Given task —
Determine how many lines hold "Identity" and give only that number.

============

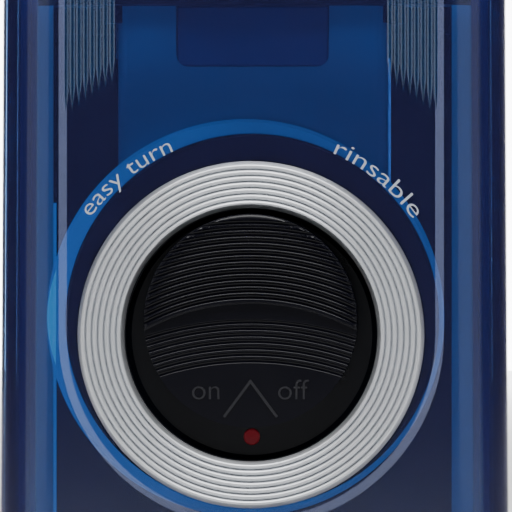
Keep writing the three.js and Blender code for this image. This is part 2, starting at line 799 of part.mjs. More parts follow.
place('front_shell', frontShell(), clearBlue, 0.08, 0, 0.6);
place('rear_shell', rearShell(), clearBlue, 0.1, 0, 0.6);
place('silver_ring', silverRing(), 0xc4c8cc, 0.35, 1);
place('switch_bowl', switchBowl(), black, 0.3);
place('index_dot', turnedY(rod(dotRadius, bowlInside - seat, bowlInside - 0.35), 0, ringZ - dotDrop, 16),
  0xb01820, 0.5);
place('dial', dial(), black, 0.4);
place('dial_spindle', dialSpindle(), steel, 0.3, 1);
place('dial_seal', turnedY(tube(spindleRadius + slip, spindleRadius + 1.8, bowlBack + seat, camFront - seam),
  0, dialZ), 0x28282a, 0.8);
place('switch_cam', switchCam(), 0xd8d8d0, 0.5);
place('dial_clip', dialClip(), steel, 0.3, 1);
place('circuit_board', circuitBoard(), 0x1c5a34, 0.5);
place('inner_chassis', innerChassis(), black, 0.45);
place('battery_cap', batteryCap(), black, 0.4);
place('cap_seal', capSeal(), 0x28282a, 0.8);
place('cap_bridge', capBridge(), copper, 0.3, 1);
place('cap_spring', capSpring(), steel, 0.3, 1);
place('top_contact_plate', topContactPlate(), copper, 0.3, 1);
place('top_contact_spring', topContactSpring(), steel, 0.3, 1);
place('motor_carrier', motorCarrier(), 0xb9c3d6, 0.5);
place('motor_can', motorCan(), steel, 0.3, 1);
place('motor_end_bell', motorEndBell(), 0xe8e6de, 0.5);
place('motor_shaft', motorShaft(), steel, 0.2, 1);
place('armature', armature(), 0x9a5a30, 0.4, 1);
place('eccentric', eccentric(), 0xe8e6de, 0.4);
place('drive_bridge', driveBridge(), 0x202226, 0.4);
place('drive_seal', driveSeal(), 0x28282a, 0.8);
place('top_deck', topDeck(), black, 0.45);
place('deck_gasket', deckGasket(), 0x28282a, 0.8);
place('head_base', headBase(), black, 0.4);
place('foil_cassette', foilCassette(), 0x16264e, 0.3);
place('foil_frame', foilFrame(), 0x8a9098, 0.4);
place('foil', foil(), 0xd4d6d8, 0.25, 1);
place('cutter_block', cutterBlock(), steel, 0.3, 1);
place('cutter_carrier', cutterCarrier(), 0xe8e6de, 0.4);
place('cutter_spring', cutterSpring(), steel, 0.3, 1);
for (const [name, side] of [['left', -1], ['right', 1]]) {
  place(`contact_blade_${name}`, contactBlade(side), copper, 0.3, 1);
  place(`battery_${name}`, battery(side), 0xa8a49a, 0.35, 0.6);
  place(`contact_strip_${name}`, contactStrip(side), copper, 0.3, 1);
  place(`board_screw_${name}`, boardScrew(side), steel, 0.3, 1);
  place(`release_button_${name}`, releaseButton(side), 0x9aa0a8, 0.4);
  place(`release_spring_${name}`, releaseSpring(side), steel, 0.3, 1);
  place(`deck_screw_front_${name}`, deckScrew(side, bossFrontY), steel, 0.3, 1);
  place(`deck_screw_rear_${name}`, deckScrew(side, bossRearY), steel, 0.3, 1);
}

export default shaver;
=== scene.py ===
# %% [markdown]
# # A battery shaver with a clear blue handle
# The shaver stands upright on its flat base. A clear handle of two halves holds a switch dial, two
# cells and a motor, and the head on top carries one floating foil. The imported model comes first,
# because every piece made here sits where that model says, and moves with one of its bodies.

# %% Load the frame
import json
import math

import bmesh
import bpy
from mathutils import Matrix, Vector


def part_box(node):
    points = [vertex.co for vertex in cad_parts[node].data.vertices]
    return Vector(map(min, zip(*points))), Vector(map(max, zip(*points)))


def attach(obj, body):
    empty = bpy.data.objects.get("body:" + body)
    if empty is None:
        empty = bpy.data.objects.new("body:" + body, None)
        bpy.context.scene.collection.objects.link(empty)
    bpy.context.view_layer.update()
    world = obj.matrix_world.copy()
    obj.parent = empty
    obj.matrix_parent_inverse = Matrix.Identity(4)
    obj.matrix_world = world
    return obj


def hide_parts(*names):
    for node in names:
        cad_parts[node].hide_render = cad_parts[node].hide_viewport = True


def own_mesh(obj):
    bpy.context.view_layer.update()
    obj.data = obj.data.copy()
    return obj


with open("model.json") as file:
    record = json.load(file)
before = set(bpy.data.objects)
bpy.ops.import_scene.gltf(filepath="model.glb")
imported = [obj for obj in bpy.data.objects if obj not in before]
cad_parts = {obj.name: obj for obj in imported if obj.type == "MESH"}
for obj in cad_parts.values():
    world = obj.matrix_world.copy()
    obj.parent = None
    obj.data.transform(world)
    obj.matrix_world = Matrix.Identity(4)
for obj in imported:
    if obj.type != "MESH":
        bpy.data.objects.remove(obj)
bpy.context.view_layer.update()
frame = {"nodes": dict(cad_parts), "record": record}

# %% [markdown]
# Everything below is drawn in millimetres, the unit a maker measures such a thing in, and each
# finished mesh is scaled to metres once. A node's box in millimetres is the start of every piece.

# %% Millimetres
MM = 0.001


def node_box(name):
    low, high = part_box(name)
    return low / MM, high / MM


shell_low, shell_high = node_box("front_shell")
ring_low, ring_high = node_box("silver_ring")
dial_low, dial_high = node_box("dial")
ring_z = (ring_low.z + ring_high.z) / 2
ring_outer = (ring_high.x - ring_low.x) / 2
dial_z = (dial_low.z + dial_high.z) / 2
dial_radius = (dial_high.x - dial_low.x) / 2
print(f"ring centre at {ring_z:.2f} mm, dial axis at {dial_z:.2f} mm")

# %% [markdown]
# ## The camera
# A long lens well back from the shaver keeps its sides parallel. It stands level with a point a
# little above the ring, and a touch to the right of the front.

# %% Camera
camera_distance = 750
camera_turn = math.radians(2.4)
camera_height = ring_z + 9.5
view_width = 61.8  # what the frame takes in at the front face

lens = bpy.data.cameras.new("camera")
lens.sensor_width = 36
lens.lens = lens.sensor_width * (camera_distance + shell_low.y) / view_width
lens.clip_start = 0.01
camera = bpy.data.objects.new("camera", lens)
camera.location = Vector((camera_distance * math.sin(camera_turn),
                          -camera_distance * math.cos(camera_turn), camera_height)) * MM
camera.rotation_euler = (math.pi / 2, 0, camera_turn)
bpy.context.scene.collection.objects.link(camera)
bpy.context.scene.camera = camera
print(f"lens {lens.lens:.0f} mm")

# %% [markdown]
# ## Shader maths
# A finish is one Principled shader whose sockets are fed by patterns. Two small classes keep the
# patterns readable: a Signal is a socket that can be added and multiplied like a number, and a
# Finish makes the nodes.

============

Full answer —
2